Tercero, somos los seres que sabemos que somos. Sabemos de nuestras posibilidades y sabemos que, entre estas posibilidades está la de cambiar. Es ontológico en tanto que nuestro saber es transformador. Es ontológico también en tanto que nuestro modo de ser no está dado; tenemos que elegir ser el ser que somos; es decir somos responsables. En nuestro modo de ser está en juego nuestro ser, nuestras posibilidades.

El lugar del coach
De aquí surge la interpretación del coach como observador. Si bien los seres humanos habitamos en mundo de trasparencias, con sus espacios de ceguera y dominios de competencias, con lugares invisibles y fuera de nuestras posibilidades y otros con ellas desarrolladas, el coach se puede poner en un cierto lugar, que podemos denominar la danza, desde el cual puede ofrecer al cochee una posibilidad de interacción que le permita a éste reflejar el espacio de posibilidades que él habita en la transparencia, y así volverlo visible, susceptible de entrar en el dominio del diseño ontológico, es decir, volcarlo en un espacio de responsabilidad existencial, posible de ser resignificado, reconstituido, regenerado. Es lo que llamamos coaching ontológico.

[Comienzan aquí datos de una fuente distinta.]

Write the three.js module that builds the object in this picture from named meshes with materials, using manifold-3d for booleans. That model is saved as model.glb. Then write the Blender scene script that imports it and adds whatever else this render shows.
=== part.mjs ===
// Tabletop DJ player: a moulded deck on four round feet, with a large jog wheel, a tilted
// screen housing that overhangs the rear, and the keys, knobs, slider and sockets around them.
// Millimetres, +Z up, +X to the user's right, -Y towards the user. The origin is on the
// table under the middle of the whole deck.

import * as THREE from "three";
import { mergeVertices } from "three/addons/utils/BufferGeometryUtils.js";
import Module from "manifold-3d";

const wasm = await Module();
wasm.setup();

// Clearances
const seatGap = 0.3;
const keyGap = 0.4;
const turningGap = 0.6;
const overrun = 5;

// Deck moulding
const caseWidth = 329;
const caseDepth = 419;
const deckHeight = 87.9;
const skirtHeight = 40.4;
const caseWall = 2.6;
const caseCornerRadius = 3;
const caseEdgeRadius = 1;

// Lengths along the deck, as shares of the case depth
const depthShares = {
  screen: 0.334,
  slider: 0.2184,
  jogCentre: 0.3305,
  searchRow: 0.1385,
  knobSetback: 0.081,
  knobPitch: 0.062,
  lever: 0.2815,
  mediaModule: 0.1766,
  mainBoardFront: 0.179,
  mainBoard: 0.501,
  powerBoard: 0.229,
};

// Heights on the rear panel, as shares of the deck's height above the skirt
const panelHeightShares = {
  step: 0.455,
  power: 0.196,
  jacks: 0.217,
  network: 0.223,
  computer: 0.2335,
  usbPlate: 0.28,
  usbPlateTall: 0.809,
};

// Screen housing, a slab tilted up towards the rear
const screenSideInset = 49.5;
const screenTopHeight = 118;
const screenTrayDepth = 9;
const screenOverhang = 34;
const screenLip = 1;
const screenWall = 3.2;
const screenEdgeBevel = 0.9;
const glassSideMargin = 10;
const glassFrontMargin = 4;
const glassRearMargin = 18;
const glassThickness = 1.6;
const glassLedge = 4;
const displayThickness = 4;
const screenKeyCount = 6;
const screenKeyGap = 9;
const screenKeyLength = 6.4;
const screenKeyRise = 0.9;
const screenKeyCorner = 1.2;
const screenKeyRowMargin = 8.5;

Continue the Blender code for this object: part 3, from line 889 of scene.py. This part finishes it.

Esa noche despertó. No sabía su nombre ni dónde se encontraba. Miró al cielo, nuevas estrellas, desconocidas iluminaban el Kosmos. A su alrededor seres luminosos, igual que él, se ponían de pie… En el horizonte, nuevas Troyas, nuevas Romas…
Te recomendamos, para profundizar en algunos de estos temas: – J.L. Austin: Como hacer cosas con palabras. (Especialmente desde las conferencias VI a la XII). – M. Heidegger: Ser y Tiempo. (Introducción y parágrafos 12-14).